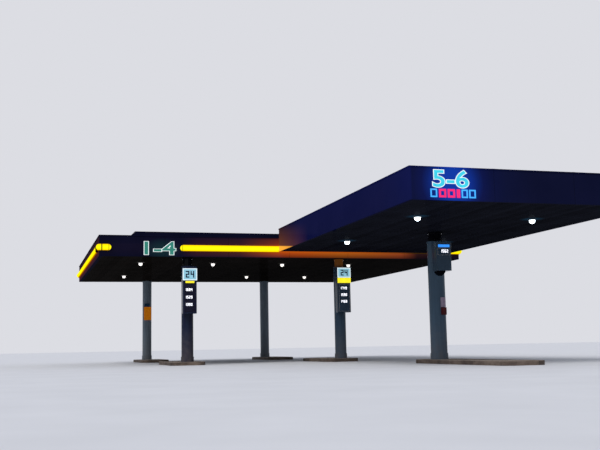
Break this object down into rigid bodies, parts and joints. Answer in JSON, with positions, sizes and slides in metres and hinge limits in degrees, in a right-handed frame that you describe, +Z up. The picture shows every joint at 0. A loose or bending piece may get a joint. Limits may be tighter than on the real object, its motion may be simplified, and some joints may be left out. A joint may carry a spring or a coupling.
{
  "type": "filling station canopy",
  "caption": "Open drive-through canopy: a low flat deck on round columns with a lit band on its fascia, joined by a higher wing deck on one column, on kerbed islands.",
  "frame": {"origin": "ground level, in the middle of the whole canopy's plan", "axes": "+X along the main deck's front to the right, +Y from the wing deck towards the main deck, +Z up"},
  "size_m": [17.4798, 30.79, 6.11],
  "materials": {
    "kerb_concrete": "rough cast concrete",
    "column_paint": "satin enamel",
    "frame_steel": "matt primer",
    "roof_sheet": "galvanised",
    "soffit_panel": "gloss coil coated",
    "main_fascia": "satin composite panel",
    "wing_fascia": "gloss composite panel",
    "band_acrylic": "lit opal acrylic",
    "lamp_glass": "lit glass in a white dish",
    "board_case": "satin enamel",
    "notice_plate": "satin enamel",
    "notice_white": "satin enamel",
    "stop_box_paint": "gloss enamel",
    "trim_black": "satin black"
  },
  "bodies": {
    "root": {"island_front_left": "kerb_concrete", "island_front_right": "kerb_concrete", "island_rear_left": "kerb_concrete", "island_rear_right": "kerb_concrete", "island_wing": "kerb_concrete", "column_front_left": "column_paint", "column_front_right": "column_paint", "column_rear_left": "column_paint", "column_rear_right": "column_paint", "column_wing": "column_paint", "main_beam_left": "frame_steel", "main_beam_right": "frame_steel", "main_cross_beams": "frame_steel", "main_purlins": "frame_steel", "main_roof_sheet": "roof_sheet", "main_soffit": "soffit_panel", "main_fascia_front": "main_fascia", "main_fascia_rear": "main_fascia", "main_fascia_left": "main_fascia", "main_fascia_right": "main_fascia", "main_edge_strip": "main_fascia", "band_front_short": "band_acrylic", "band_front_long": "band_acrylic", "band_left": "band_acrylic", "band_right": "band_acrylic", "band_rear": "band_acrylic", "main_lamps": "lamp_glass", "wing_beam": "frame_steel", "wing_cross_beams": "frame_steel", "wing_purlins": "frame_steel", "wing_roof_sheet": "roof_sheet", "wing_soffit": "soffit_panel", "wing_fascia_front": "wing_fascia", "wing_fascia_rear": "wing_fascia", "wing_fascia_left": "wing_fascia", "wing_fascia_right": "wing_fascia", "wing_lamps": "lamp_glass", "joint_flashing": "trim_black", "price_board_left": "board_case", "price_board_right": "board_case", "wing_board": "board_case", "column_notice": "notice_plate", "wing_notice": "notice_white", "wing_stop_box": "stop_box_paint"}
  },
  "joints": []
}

— WORK INSTRUCTIONS —
Say how many lines in this listing hold the string "bodies", giving the count and nothing more.

— ANSWER TO THE TASK —
2